Goldman Sachs estimates that up to $4 billion in investment has moved from Hong Kong to Singapore since the start of the protests in June.

In two years, Harris expects the city to be "a very different place than it is today" and "hardly recognizable" as the Hong Kong most of us know within five years.

Harris's forecast is decidedly pessimistic. Yet, without a cataclysmic shock, it's hard to imagine the traditional financial sector making any bold moves to exit Hong Kong or reduce its exposure to the city. Entrenched retail banks, private banks, private-equity firms and hedge funds aren't going anywhere just yet. Nor are the law firms and consultancies that support them.

However, fintech firms, which will play a decisive role in shaping the future of banking, will think twice about basing their Asia-Pacific headquarters in Hong Kong. With comparably halcyon Singapore as an option, fintechs have little reason to base their regional headquarters in a hotbed of political unrest. To be sure, many will have a presence in Hong Kong, but the city will not be crucial to their operations in the way it is to traditional financial firms.
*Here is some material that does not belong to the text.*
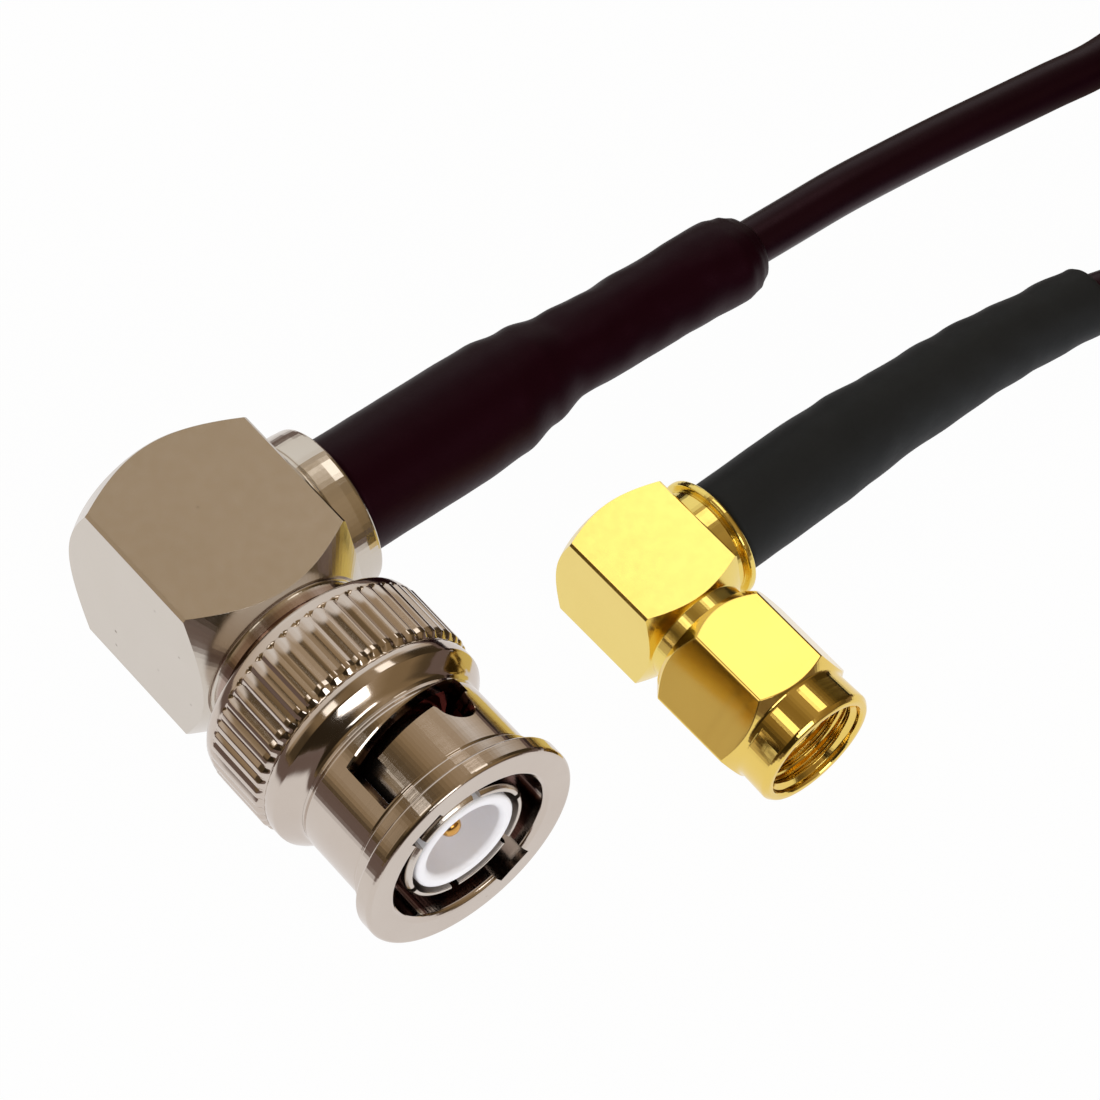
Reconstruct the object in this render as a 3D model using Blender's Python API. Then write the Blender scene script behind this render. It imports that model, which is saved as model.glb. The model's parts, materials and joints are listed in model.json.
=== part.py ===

For fintechs, Singapore has the added bonus of proximity to Southeast Asia, where digital banking is booming. While China restricts foreign investment in its fintech companies - rendering Hong Kong of little use as a gateway to the mainland fintech market - Indonesia, Vietnam, the Philippines, Thailand, Cambodia and Myanmar are relatively open by comparison.

As Singapore's star rises, Hong Kong's will gradually fade. Both were once British colonies, but there is a crucial difference between them that helps explain their diverging fortunes. Singapore has been independent since 1965 and able to chart its own course. In Hong Kong's case, far-off rulers have always decided the city's fate, whether in London or Beijing.